» WRITTEN TASK:
Write the material out again exactly.

» DATA PROVIDED:
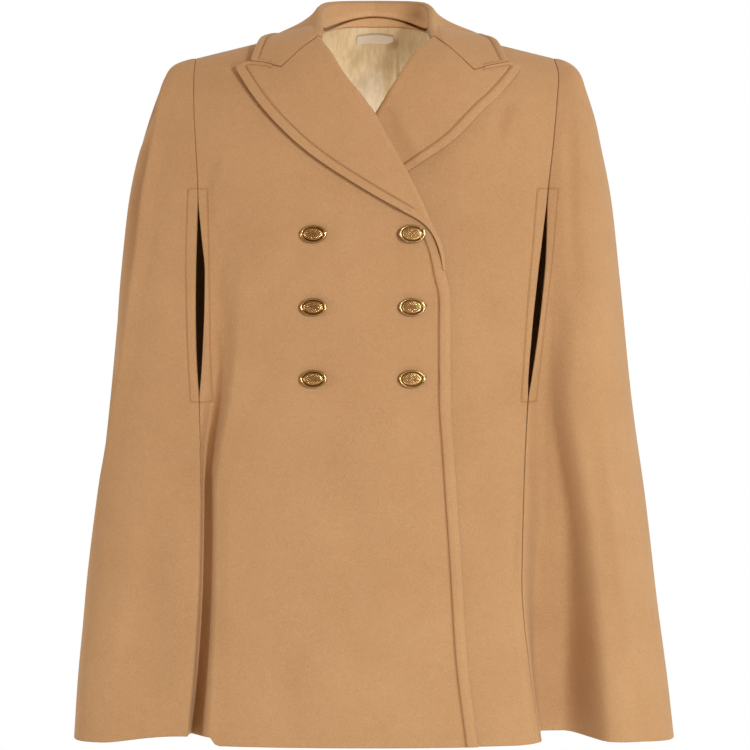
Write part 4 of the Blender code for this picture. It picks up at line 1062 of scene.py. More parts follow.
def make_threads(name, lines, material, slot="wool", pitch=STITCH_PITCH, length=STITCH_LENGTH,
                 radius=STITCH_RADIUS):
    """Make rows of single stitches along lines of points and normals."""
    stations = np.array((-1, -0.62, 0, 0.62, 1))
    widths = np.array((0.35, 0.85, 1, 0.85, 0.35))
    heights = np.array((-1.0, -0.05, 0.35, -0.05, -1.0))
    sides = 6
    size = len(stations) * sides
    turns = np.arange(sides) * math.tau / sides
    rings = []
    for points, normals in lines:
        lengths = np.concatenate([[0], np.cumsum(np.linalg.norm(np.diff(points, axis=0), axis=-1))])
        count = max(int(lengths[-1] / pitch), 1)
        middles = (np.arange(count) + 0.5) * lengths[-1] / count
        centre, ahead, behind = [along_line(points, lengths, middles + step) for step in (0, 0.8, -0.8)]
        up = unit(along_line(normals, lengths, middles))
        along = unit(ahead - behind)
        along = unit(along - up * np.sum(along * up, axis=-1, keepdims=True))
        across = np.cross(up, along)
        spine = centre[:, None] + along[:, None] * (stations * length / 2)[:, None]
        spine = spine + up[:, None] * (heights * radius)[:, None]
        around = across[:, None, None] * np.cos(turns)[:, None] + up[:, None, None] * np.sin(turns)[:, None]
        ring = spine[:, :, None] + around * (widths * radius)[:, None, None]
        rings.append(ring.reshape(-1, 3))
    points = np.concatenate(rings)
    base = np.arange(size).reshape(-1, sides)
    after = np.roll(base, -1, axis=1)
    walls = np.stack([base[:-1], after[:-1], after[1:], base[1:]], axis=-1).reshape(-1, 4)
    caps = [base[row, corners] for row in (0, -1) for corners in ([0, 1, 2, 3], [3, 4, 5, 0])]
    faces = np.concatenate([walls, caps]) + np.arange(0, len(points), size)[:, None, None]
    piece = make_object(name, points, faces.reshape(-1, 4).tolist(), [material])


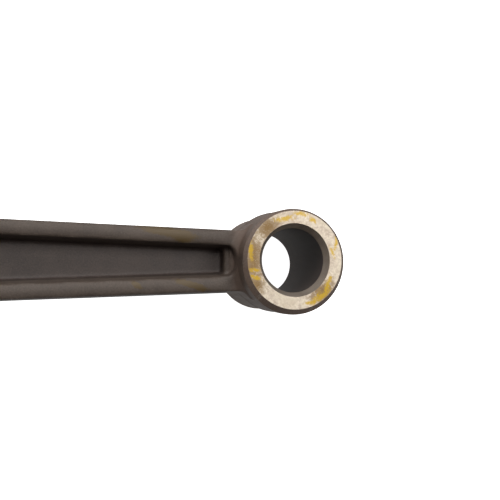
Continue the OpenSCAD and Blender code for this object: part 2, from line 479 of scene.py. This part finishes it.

» EXERCISE ANSWER:
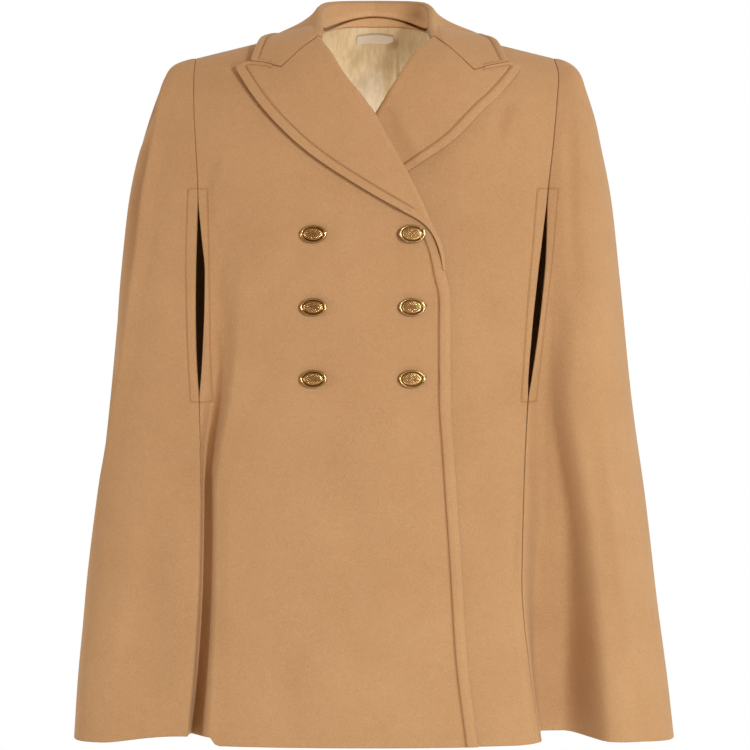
Write part 4 of the Blender code for this picture. It picks up at line 1062 of scene.py. More parts follow.
def make_threads(name, lines, material, slot="wool", pitch=STITCH_PITCH, length=STITCH_LENGTH,
                 radius=STITCH_RADIUS):
    """Make rows of single stitches along lines of points and normals."""
    stations = np.array((-1, -0.62, 0, 0.62, 1))
    widths = np.array((0.35, 0.85, 1, 0.85, 0.35))
    heights = np.array((-1.0, -0.05, 0.35, -0.05, -1.0))
    sides = 6
    size = len(stations) * sides
    turns = np.arange(sides) * math.tau / sides
    rings = []
    for points, normals in lines:
        lengths = np.concatenate([[0], np.cumsum(np.linalg.norm(np.diff(points, axis=0), axis=-1))])
        count = max(int(lengths[-1] / pitch), 1)
        middles = (np.arange(count) + 0.5) * lengths[-1] / count
        centre, ahead, behind = [along_line(points, lengths, middles + step) for step in (0, 0.8, -0.8)]
        up = unit(along_line(normals, lengths, middles))
        along = unit(ahead - behind)
        along = unit(along - up * np.sum(along * up, axis=-1, keepdims=True))
        across = np.cross(up, along)
        spine = centre[:, None] + along[:, None] * (stations * length / 2)[:, None]
        spine = spine + up[:, None] * (heights * radius)[:, None]
        around = across[:, None, None] * np.cos(turns)[:, None] + up[:, None, None] * np.sin(turns)[:, None]
        ring = spine[:, :, None] + around * (widths * radius)[:, None, None]
        rings.append(ring.reshape(-1, 3))
    points = np.concatenate(rings)
    base = np.arange(size).reshape(-1, sides)
    after = np.roll(base, -1, axis=1)
    walls = np.stack([base[:-1], after[:-1], after[1:], base[1:]], axis=-1).reshape(-1, 4)
    caps = [base[row, corners] for row in (0, -1) for corners in ([0, 1, 2, 3], [3, 4, 5, 0])]
    faces = np.concatenate([walls, caps]) + np.arange(0, len(points), size)[:, None, None]
    piece = make_object(name, points, faces.reshape(-1, 4).tolist(), [material])


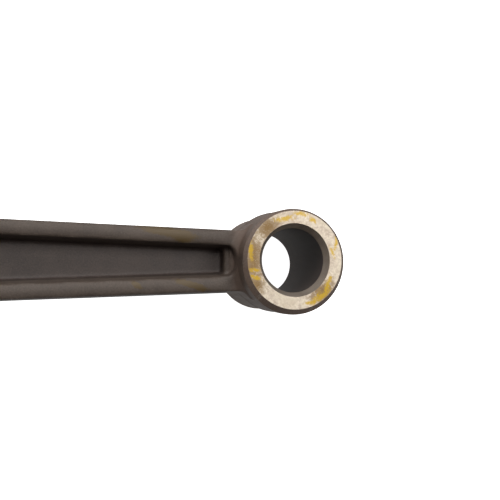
Continue the OpenSCAD and Blender code for this object: part 2, from line 479 of scene.py. This part finishes it.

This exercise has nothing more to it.